While working as a counselor at Polk County High School in the 1990s, she was called away from her counseling duties to start the drama department, teaching one period a day until a drama teacher could be hired.

Brewer spent a total of 27 years working in the Polk County school system. She also spent many years as the organist and in the choir at Tryon Presbyterian Church, and directed the Community Chorus for 11 years.

One of Brewer’s favorite community involvements was her seven years on Polk County Community Foundation’s scholarship board. “I loved it,” Brewer says. “It does wonderful things for teachers and kids, and they even reach out to the Landrum area too.”

Brewer became involved with a local troupe of Savoyards—performers of the comic operas of Gilbert and Sullivan—and enjoyed working on these and other TLT productions. She loved directing, but when it comes to acting, simply says, “I’ve done enough of that.”

When asked what her favorite production was, she laughs and says she’s hard pressed to say.

“I took on directing Godspell as a challenge because the [TLT] board said, ‘See what you can do with it.’ It was shocking at the time.”

In addition to Godspell, Brewer names South Pacific as another show she loved directing, calling it “beautiful.”

Brewer is also proud of recent productions, Fiddler on the Roof and Shrek, both of which she produced and also calls “beautiful shows.”

“We had 10 people working on the 100 costumes in Shrek. It was something else,” she recalls.

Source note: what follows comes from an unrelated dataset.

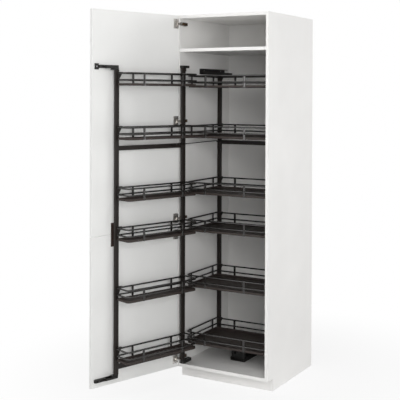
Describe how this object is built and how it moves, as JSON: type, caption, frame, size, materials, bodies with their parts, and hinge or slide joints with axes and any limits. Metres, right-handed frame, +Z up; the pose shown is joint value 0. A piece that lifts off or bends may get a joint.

Brewer’s next production will be Big River, which opens February 19 and runs through February 22 at the Tryon Fine Arts Center.

“I saw it at the Spartanburg Auditorium with Mickey Rooney,” Brewer recalls. She decided then, “We need to do that.” Brewer directed a small part of the Tony-winning musical based on Mark Twain’s The Adventures of Huckleberry Finn with the Community Chorus, and is now producing the show through Tryon Little Theater.

In recalling her years with TLT, Brewer stops to remark how wonderful it is that they now have Sunnydale. “We’re so lucky to have the Lanes here,” she says, referring to Bob and Jackie Lane who donated the historic property to TLT.

“Lucky” is also how Brewer describes her family after a gas explosion destroyed their home in 2002. Everything was lost, but now Brewer calls it “just stuff.”

“Our kids don’t have to sort through 40 years of things now,” Brewer says. “We just started over.”

It’s that kind of positive attitude that makes Brewer hard to say no to, and that kind of tenacity that makes her such a great producer. TLT is lucky to have her, as are we all.